If $\pi_1(M) \neq 0$, then choose a representative $f : S^1 \to M$ of a nontrivial homotopy class $[f]$. Let $\Sigma$ be some surface, and let $\Sigma \to T^2$ be the map given by pinching complement of a punctured torus in the connected sum decomposition of $\Sigma$. Then compose with the projection map $T^2 \to S^1$ to get a map $\Sigma \to S^1$. This is clearly nontrivial on $\pi_1$. Consider then the composition $\Sigma \to S^1 \to M$, which is our desired non-nullhomotopic map, as it is nonzero on $\pi_1$.

(Note that the technique doesn't work if $\Sigma$ doesn't have a torus in the connected sum decomposition, i.e., if $\Sigma \cong S^2$. In that case, indeed, $\pi_1 \neq 0$ is not sufficient for there to exit a non-null map from $S^2$: take, e.g., $M = S^1$. For nonorientable $\Sigma$, same argument applies by finding a Klein bottle component in $\Sigma$ instead of a torus, again with the exception of $\Bbb{RP}^2$ - if there was a homotopically nontrivial map $\Bbb{RP}^2 \to S^1$, there would have been a nontrivial homomorphism $\Bbb Z/2 \to \Bbb Z$ at the level of fundamental groups, which is nonsense)

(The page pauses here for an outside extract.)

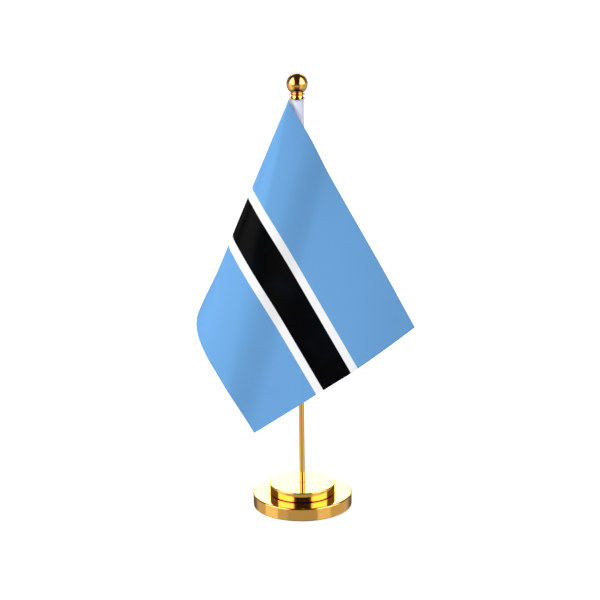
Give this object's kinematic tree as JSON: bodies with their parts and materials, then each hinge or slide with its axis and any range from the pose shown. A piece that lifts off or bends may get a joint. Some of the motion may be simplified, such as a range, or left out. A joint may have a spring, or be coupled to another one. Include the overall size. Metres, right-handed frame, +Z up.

If $\pi_1(M) = 0$ but $\pi_2(M) \neq 0$, consider a representative of some nonzero homotopy class $[f]$ in $\pi_2(M)$, which gives you a non-nullhomotopic map $f : S^2 \to M$. Moreover, since $\pi_1(M) = 0$, under the Hurewicz isomorphism $\pi_2(M) \to H_2(M)$, $[f]$ is sent to a nontrivial homology class $[f^*(S^2)]$ in $M$, hence $f$ is nontrivial in homology. If $\Sigma$ is some higher genus surface, let $\Sigma \to S^2$ be the degree $1$ map given by pinching a complement of a small ball inside a chart in $\Sigma$. The composition $\Sigma \to S^2 \to M$ is non-nullhomotopic, because it's nonzero in $H_2$ (as so are the two maps in the composition). If $\Sigma$ is nonorientable, exact same argument works, except you have to work in homology mod 2.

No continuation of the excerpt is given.